The speech comes three months after a municipal vote in which support for the ruling African National Congress slipped below 50% for the first time since it took power in 1994, a backlash against rampant poverty and its slipshod management of towns and cities. More payouts could help shore up the party’s support ahead of national elections in 2024, but will place further strain on the nation’s finances at a time when the Treasury is trying stick to its expenditure ceiling and reduce the budget deficit.
Ramaphosa is meanwhile set to seek reelection as ANC leader at a conference in December and is likely to encounter a challenge from a party faction that is loosely aligned to his predecessor, Jacob Zuma, and advocates for the redistribution of the nation’s wealth.
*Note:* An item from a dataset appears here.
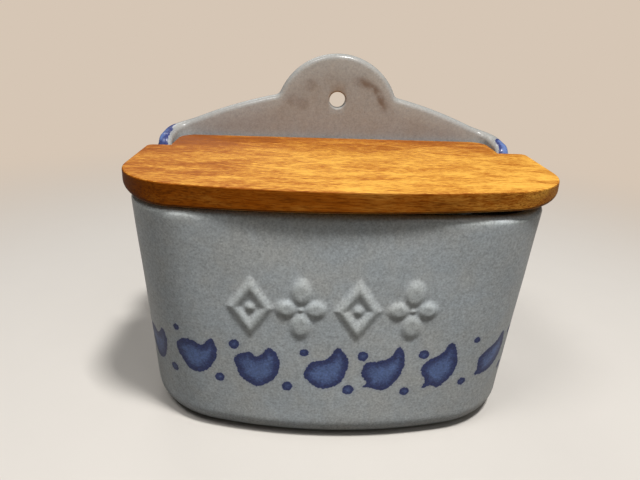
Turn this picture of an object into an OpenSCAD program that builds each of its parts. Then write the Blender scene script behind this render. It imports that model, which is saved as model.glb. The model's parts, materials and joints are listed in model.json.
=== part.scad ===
// Wall salt box: a slip-cast stoneware tub with a hanging plate, closed by a hinged wooden lid.
// Millimetres, +Z up, +X to the viewer's right, +Y towards the wall.
// The origin lies under the middle of the box, on the surface that it stands on.

/* [Tub] */
// Outer width of the tub at its rim
box_w = 159.4; // [140:0.2:200]
// Outer depth of the tub at its rim, front to wall face
box_d = 97.6; // [88:0.5:120]
// Height of the rim that the lid rests on
rim_h = 97.8; // [80:0.5:120]
// Thickness of the stoneware wall
wall_t = 6; // [5:0.5:7]
// Thickness of the floor
floor_t = 7; // [5:0.5:10]
// How far each side leans in from the rim to the base
side_draft = 2; // [0:0.1:6]
// How far the front leans in from the rim to the base
front_draft = 3.8; // [0:0.1:8]
// Radius of the front corners at the rim, seen from above
rim_corner_r = 27.5; // [20:0.5:34]
// Radius of the front corners at the base, seen from above
base_corner_r = 39; // [30:0.5:42]
// Radius of the bowed front at the rim, seen from above
rim_bow_r = 670; // [400:10:900]
// Radius of the bowed front at the base, seen from above
base_bow_r = 185; // [160:5:400]
// Radius of the rear corners, seen from above
rear_corner_r = 12; // [10:0.5:14]
// Rounding of the bottom edge outside
foot_r = 9; // [5:0.5:9.5]
// Rounding where the floor meets the wall inside
floor_r = 8; // [4:0.5:10]
// Rounding along the glazed top edges
edge_r = 2.4; // [1.5:0.1:2.4]

/* [Hanging plate] */
// Height of the top of the dome
dome_top = 146; // [138:0.5:152]
// Radius of the dome
dome_r = 29.5; // [28.5:0.5:31]
// Height where the dome meets the sloping shoulders
neck_z = 126.8; // [125:0.2:128]
// Half the width of the sloping part of the plate
slope_half = 66; // [62:0.5:67]
// Height of the plate at the outer end of its slope
slope_z = 114.6; // [113:0.2:118]
// Height of the plate where it turns forward into the ears
corner_z = 112.4; // [111.5:0.1:113]
// Radius of the slope's long curve
slope_bow_r = 200; // [150:10:400]
// How far the dome and its hole sit to the right of the middle, as the cast one's do
dome_shift = 1.2; // [-3:0.1:3]
// Diameter of the hanging hole
hang_hole_d = 7.6; // [5:0.1:10]
// Height of the middle of the hanging hole
hang_hole_z = 125; // [118:0.5:130]

/* [Hinge] */
// Diameter of the hinge pins
pin_d = 3; // [2:0.1:3.4]
// Radial running clearance of each pin in its ear
pin_clear = 0.05; // [0.03:0.01:0.1]
// How far each pin goes into the wood
pin_grip = 14; // [8:0.5:24]
// Diameter of the pin's head
head_d = 5; // [4.6:0.1:6]
// Height of the pin's head
head_h = 1.1; // [0.8:0.1:1.5]
// Gap between the head and the ear
head_gap = 0.2; // [0.1:0.05:0.4]
// Distance from the wall face to the hinge axis
hinge_back = 20.6; // [20:0.1:22]
// Height of the hinge axis above the rim
hinge_rise = 5.3; // [4.8:0.1:5.6]
// Radius of the ear round the hinge axis
ear_r = 7; // [6:0.1:8]
// Radius of the hollow where the ear meets the rim
ear_root_r = 4; // [3:0.5:4.5]

/* [Lid] */
// Overhang of the lid at each side of the tub
lid_over_side = 3.9; // [2.5:0.1:8]
// How far the broad part of the board sits to the right of the tub
lid_shift = 1; // [-1:0.1:1]
// Overhang of the lid at the front of the tub
lid_over_front = 2.9; // [2:0.1:8]
// Gap between the rim and the lid at the left
lid_gap = 0.2; // [0.1:0.05:0.4]
// Thickness of the board at its left end
lid_t_left = 9; // [8.5:0.1:10]
// Thickness of the board at its right end
lid_t_right = 7; // [6.8:0.1:10]
// How much higher the top of the board lies at its right end
lid_lift = 0.8; // [0:0.1:1]
// Radius of the bowed front edge of the lid
lid_bow_r = 320; // [260:10:700]
// Radius of the lid's front corners
lid_corner_r = 29; // [20:0.5:32]
// Radius of the shoulders' rear corners
shoulder_r = 3; // [1:0.5:5]
// Distance from the hinge axis forward to the shoulders' rear edge
shoulder_gap = 12; // [11.5:0.1:14]
// Clearance of the tongue between the ears, at each side
tongue_clear = 1; // [0.5:0.1:2]
// Clearance of the tongue in front of the hanging plate
tongue_back_clear = 2; // [1.8:0.1:3]
// Radius of the tongue's rear corners
tongue_r = 8; // [6.5:0.5:12]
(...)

The extension of the stipends, which can be funded using windfall revenue from a commodities boom, will deprive his detractors of a potential source of ammunition against him.
Detailed technical work is under way to evaluate options to replace the stipends and “any future support must pass the test of affordability, and must not come at the expense of basic services or at the risk of unsustainable spending,” Ramaphosa said.
He announced that the government will employ thousands of young people in schools and to digitise records in the Home Affairs Department, while tax breaks to encourage hiring will be extended.
The president recommitted the government to implementing structural reforms needed to grow the economy and draw investment, including reducing red tape for business, making ports more efficient, opening up access to freight rail lines to private operators, auctioning broadband spectrum and easing visa requirement for skilled workers.
He also said the government is making headway in developing a green hydrogen industry, with projects worth 270 billion rand in the pipeline, and will industrialise the production of cannabis, with a view to creating 130,000 jobs.